The Elysée communiqué issued an appeal to Mélenchon’s allies in the NFP—primarily, the big business Socialist Party (PS) and its traditional allies, the Stalinist French Communist Party (PCF) and the Greens. It called upon them to split the NFP, abandon Mélenchon and join the parties of Macron’s coalition in a governmental alliance backed by the traditional right. Imploring the PS, PCF and Greens to “cooperate with other political forces,” the communiqué stated:

Discussions with the LIOT group and the EPR, MoDem, Horizons, Radicals and UDI sketched a path towards a coalition and possible collaboration between different political sensibilities. These groups have made clear they are open to supporting a government led by a personality that would not come from their own ranks.
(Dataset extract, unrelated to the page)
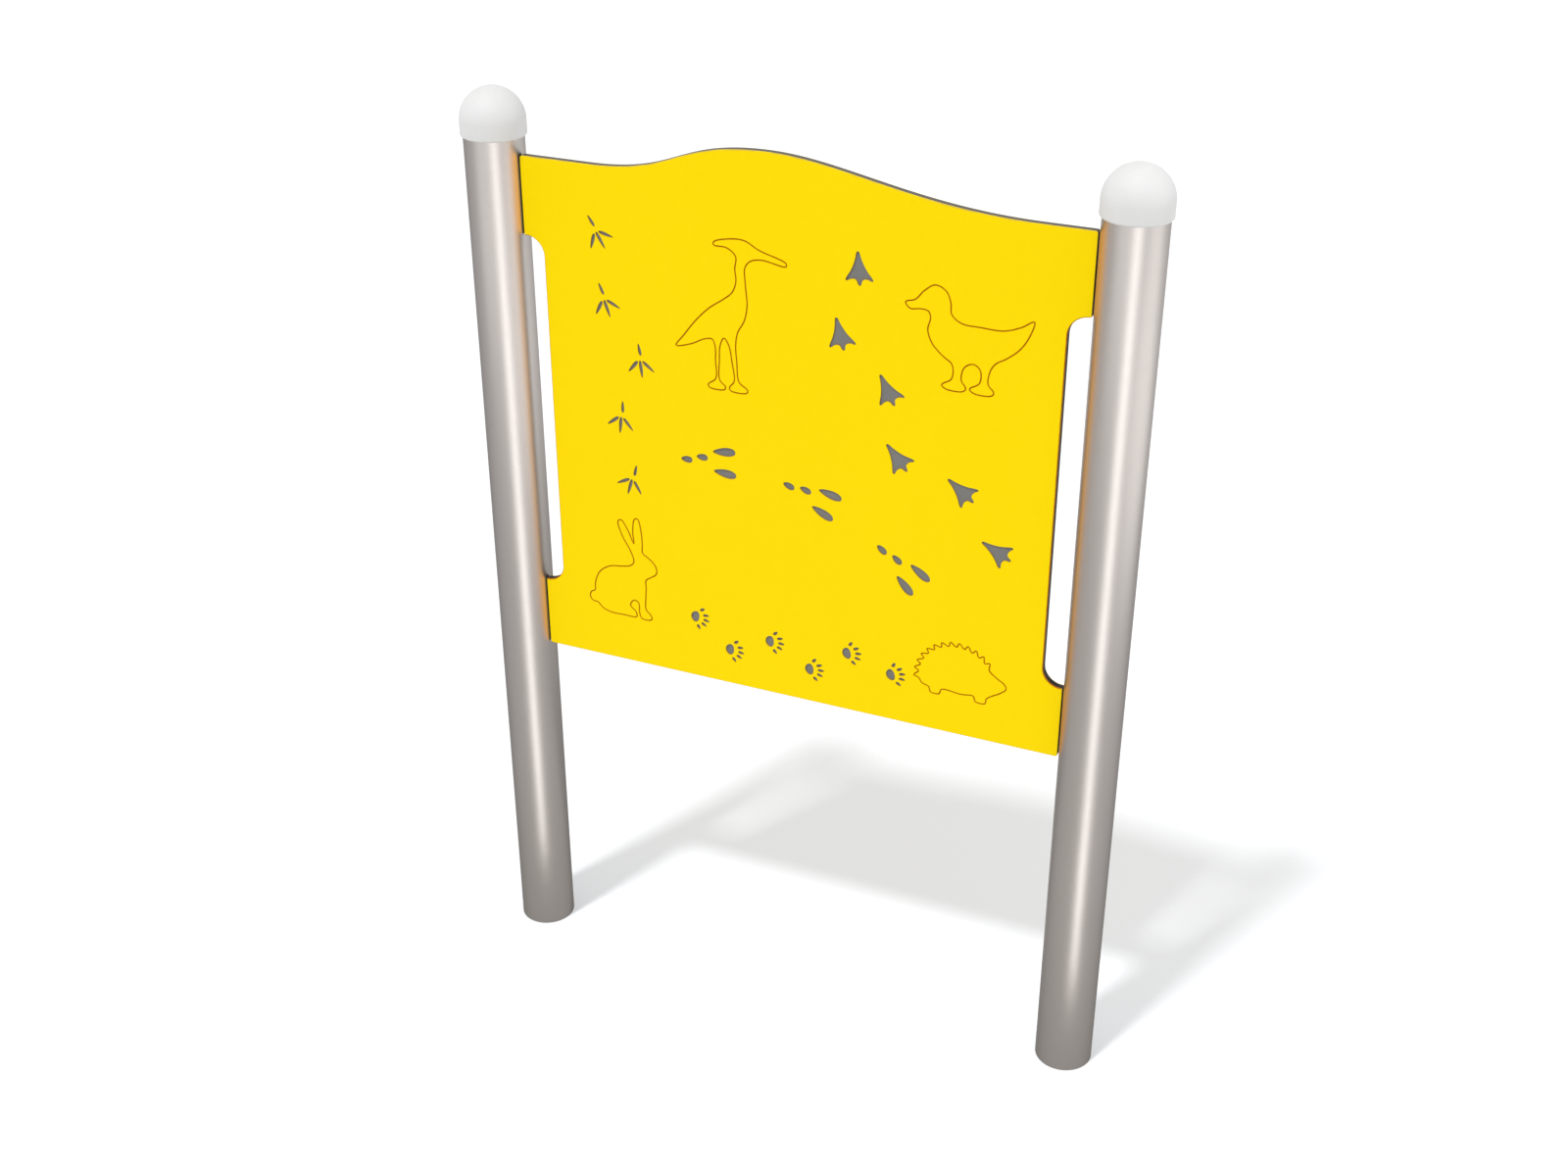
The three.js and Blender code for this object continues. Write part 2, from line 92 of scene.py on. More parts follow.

But for now, the PS and its allies have rejected Macron’s appeal and denounced his refusal to let the entire NFP form a government. The PS attacked Macron’s “intolerable” policy as a “coup” and “the rejection of a left-wing government, because he rejects and has contempt for its program.” Green Party leader Marine Tondelier denounced Macron’s “dangerous democratic irresponsibility” as a “shame,” pledging to “keep fighting for the will of the French people: three-quarters of them want to break with the Macron regime.”

PCF National Secretary Fabien Roussel said he would only meet publicly with Macron “to build a broad government led by Lucie Castets,” the 37-year-old Finance Ministry bureaucrat Mélenchon has approved as the NFP’s proposed prime minister.

Mélenchon for his part repeated the threats made by his France Unbowed (LFI) party to present a motion in the National Assembly to impeach Macron. “The popular and political response must be rapid and firm,” he tweeted, pledging: “The motion for impeachment will be presented.”

Tuesday, the Union of University Students (UE) and the National High School Students Union (UNL) called for nationwide protests “against Emmanuel Macron’s autocracy.” Shortly afterwards, LFI issued a call to join the UE-UNL protests. For now, the PS has not issued a statement of support or a call for participation in the UE-UNL protests, however, which are called for September 7.

A powerful movement must be built among the youth and, above all, to mobilize the working class to bring down Macron’s police-state dictatorship. The military aggression abroad and class war at home waged by Macron in France and the governments of all his NATO allies must be stopped. A critical warning must however be addressed to the workers and youth: This cannot be done on a national perspective of building a capitalist government led by the NFP and, in particular, by the PS, a bourgeois party deeply hostile to socialism and the working class.

For all of the proclamations of unbridgeable differences between various political parties that are supposedly blocking the formation of a government, the differences of policy separating these different parties are in fact relatively minor. The NFP has endorsed in its program calls to send troops to Ukraine and to build up the military police and intelligence services at home. On the basic agenda of imperialist war abroad and class war at home, the PS and Mélenchon do not represent a fundamentally different policy than Macron.

Moreover, despite Mélenchon’s threats to impeach Macron, and Macron’s insistence that he will not accept a NFP government, the basic form of the government they are proposing is also similar.

The NFP has 193 of the 577 seats in the National Assembly. Under these conditions, Mélenchon’s threatened impeachment motion is set to fail, as have repeated censure motions LFI submitted against Macron earlier in his presidency. Moreover, whatever government the NFP might form, even if it included LFI and Mélenchon, would depend on reaching an agreement with Macron and the raft of small, right-wing parties allied to him—as Macron is currently proposing.

Indeed, by offering to back a PS-led government in which LFI would have no ministers, Mélenchon has signaled that he is open to a compromise on the issue most clearly separating Macron from the NFP: whether Mélenchon and his party would participate in the government.

Because they do not have fundamental differences with Macron, Mélenchon and the NFP have refused until now to call protests or strikes against Macron’s trampling of the election results. As protests against Macron begin again, the critical question is for youth and workers to take control of their own struggle away from the NFP bureaucracies. The protests and strikes of the recent period against the Gaza genocide, pension cuts and wage austerity must be developed into a movement of the international working class against imperialist war and for socialism.